UCLA Researchers Develop Sophisticated Open Source Program for Analyzing Thyroid Health
UCLA Newsroom (CA) (03/28/16) Bill Kisliuk

University of California, Los Angeles (UCLA) researchers have developed Thyrosim, an open source program that simulates the response of the human thyroid hormone regulation system to a variety of treatments and diseases. Thyrosim can be used by clinicians, researchers, and educators to accurately gauge the impacts of thyroid treatments and to develop more effective remedies for thyroid problems. "Thyrosim offers an easy-to-use interface for a sophisticated mathematical model of the short-term and long-term impact of thyroid diseases, treatments, hormone supplements, and other interventions," says UCLA professor Joseph DiStefano III. He notes the software will benefit clinical and research endocrinologists and teachers, and could result in positive changes in the use or regulation of available remedies. DiStefano says Thyrosim users can enter data into the interface, and then the software, which relies on a mathematical model based on comprehensive clinical data, simulates likely responses. The system also can project the long-term impacts of individual treatment programs. "Components of Thyrosim are distributed over two computers: the client-user machine accessible via a Web browser, and a remote server at UCLA where the simulation computations are run," says UCLA researcher Simon Han.


Athletes Look for an Edge in a New Place: Virtual Reality
The Conversation (03/28/16) Galen Clavio

Although this may finally be the year virtual-reality (VR) products achieve mainstream consumer acceptance, some athletes already have begun to explore the promise of the technology, writes Indiana University Bloomington professor Galen Clavio.
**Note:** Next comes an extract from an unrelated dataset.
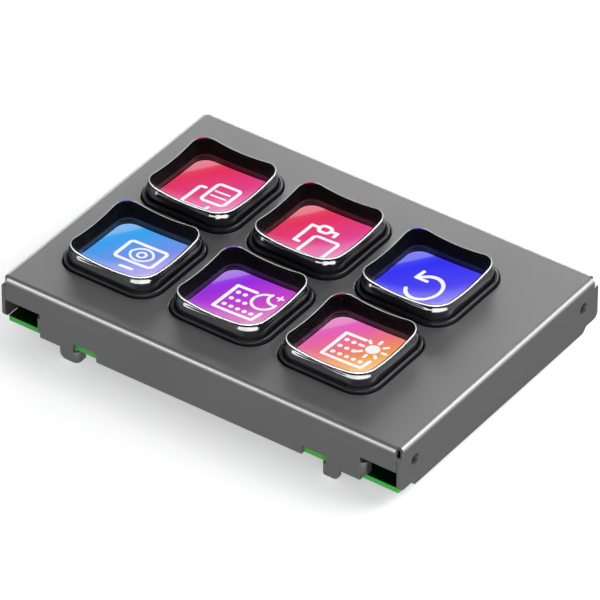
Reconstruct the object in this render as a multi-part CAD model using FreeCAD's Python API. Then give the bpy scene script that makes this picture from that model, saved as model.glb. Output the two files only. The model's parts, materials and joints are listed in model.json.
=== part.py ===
import FreeCAD, Part
import math
import os
from FreeCAD import Vector

# A built-in keypad of six clear keys over one display, in a folded steel tray.
# Millimetres, +Z up. The origin is on the surface that the tray's four tabs stand on, under the
# middle of the tray. X runs along the side with three keys, Y from the front flange to the rear.

# Keys: three columns and two rows, set to the left and a little forward on the plate
columns = 3
rows = 2
key_width = 17.8
key_gap = 5.1                # between neighbouring keys
left_margin = 6.3            # plate beside and beyond the block of keys
right_margin = 14.1
front_margin = 9.45
rear_margin = 9.85
key_corner = 3.2
key_rim = 2.9                # middle of a key's side, above the plate
dish_radius = 36.0
lens_lip = 0.25              # clear edge over the black shell
shell_wall = 0.45
shell_flare = 0.38           # how much wider the shell's foot is than its rim, each side
flare_bottom = 1.3           # above the plate
flare_top = 2.35
bond_gap = 0.02
key_flange = 0.6
key_flange_reach = 0.37
key_travel = 0.9
lens_gap = 0.2               # lens to glass with the key pressed home

# Top cover: the sheet, its folds and its outline
sheet = 0.7
bend_radius = 1.0            # outside of every fold
flange_depth = 9.75          # from the plate's top to the flanges' lower edge
tab_reach = 2.25             # how far the tabs go below the flanges
corner_relief = 1.1          # length of fold left out at each corner
relief_depth = 1.9
seam = 0.08                  # gap between a long flange's end and the side flange
overrun = 1.0                # how far every cut runs past what it cuts

# Top cover: windows, tabs and inward wings of the two long flanges, measured from the middle
port_window_start = 21.7
port_window_height = 1.75
tab_start = 25.7             # outer face of the tab's wing
tab_width = 3.8
tab_corner = 1.3
tab_wing_reach = 2.4
corner_wing_face = 34.8
corner_wing_reach = 2.0
corner_window_drop = 4.8     # below the plate's top
wing_relief = 1.1            # gap over a corner wing

# Top cover: the side flanges' stepped ends and their two threaded holes
step_length = 3.4
step_height = 1.0
step_slope = 1.1
side_corner = 1.2
side_hole_radius = 1.1
side_hole_spacing = 51.0
side_hole_drop = 4.3         # below the plate's top
burr_wall = 0.4
burr_length = 1.0
side_hole_chamfer = 0.12

# Guide frame: collars through the plate, pockets for the key flanges, ribs and bosses
seat_gap = 0.05
key_clearance = 0.08
collar_wall = 0.72
collar_clearance = 0.2
collar_height = 0.7
collar_bevel = 0.4
frame_height = 2.0
frame_web = 0.9
frame_ledge = 0.3
pocket_clearance = 0.1
pocket_wall = 1.2
frame_margin = 0.4
frame_corner = 1.6
frame_rib = 1.0
frame_end_ribs = 4
boss_wall = 1.0

# Return boots: a soft square bellows under each key flange
boot_wall = 0.45
boot_lean = 0.3
boot_gap = 0.03

# Contact board, gasket and display
contact_board = 0.5
contact_margin = 1.6
window_clearance = 0.15
gasket = 0.3
gasket_width = 1.0
glass = 1.1
glass_margin = 1.5
glass_corner = 0.6
light_guide = 1.1
tray_sheet = 0.25
tray_clearance = 0.05
tray_edge_drop = 0.2

# Display carrier: a moulded plate with a locating rim
carrier_plate = 0.8
carrier_rim_wall = 1.0
carrier_rim_height = 1.4
carrier_rim_clearance = 0.1
carrier_side_clearance = 0.3
carrier_corner = 2.0
carrier_hole_radius = 3.0

# Posts, spacers and screws in two rows of three
post_end_inset = 11.5        # from the cover's ends
post_margin_share = 4 / 9    # how far into the front margin the rows stand
post_radius = 1.8
post_clearance = 0.15
post_bore = 1.0
post_bore_depth = 3.5
row_bar_margin = 0.8
screw_radius = 0.95
screw_hole = 1.1
screw_engagement = 3.0
screw_head_radius = 1.9
screw_head_height = 1.2
screw_head_bevel = 0.4
screw_socket_radius = 0.85
screw_socket_depth = 0.7

# Main board
board = 1.0
board_lift = 0.05            # above the flanges' lower edge
board_end_margin = 0.8
board_side_margin = 0.8
board_corner = 0.2

# Round-ended socket at the main board's rear edge
socket_x = 12.0
socket_width = 8.94
socket_height = 3.26
socket_length = 7.35
socket_wall = 0.3
socket_round_share = 0.96
socket_clearance = 0.25
socket_ear_reach = 1.2
socket_ear = 0.3
socket_ear_length = 4.0
tongue_width = 6.7
tongue_height = 0.7
tongue_setback = 0.8
socket_back = 1.5
flange_notch_clearance = 0.5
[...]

For example, several National Football League teams are using Stanford University's STRIVR system, which provides realistic, repetitive training by visualizing the situations athletes will face during competition. Regular two-dimensional video often uses a wide camera angle to capture the entirety of a formation or play, and the result leaves players feeling distant from the material they are studying. However, the typical VR video consists of footage from multiple cameras, shooting and recording in sync. With STRIVR, players can put on a VR headset and feel as if they are inside the play as it is taking place. They can repeatedly watch different aspects of looped plays within the VR headset, which can enable them to memorize plays and formations without having to step onto the field. Clavio notes although athletes have a positive view of the technology, scientists are just starting to evaluate the mental and psychological impacts of VR.


Linux at 25: Q&A With Linus Torvalds
IEEE Spectrum (03/29/16) Stephen Cass

With the Linux operating system reaching its 25th anniversary this year, Linux kernel creator Linus Torvalds reflects in an interview on what the past brought about and what the future holds for Linux. He notes Linux's transition from a personal effort to a collective one was a difficult change, but he learned it was easier to trust the various submaintainers with applying their patches, rather than applying them himself. "Linux has almost become the default environment for prototyping new hardware or services," Torvalds says. He blames "user inertia" on Linux's inability to significantly penetrate mainstream desktops, noting "the desktop is simply unique...in that it's very personal--you interact with it rather intimately every day if you work with computers--but also complicated in ways many other computing environments aren't." Torvalds still sees value in the desktop market, even though the general-purpose desktop concept appears to be giving way to more specialized, simpler, and multitasking platforms. In terms of the current state of Linux, Torvalds believes the kernel is working well, despite concerns it has become too complicated for people to understand and fix defects. He says supporting the growing plethora of hardware is an ongoing challenge. Torvalds' outlook for the future is "we'll do fine as long we keep track of all the small day-to-day details, and try to do the best we can."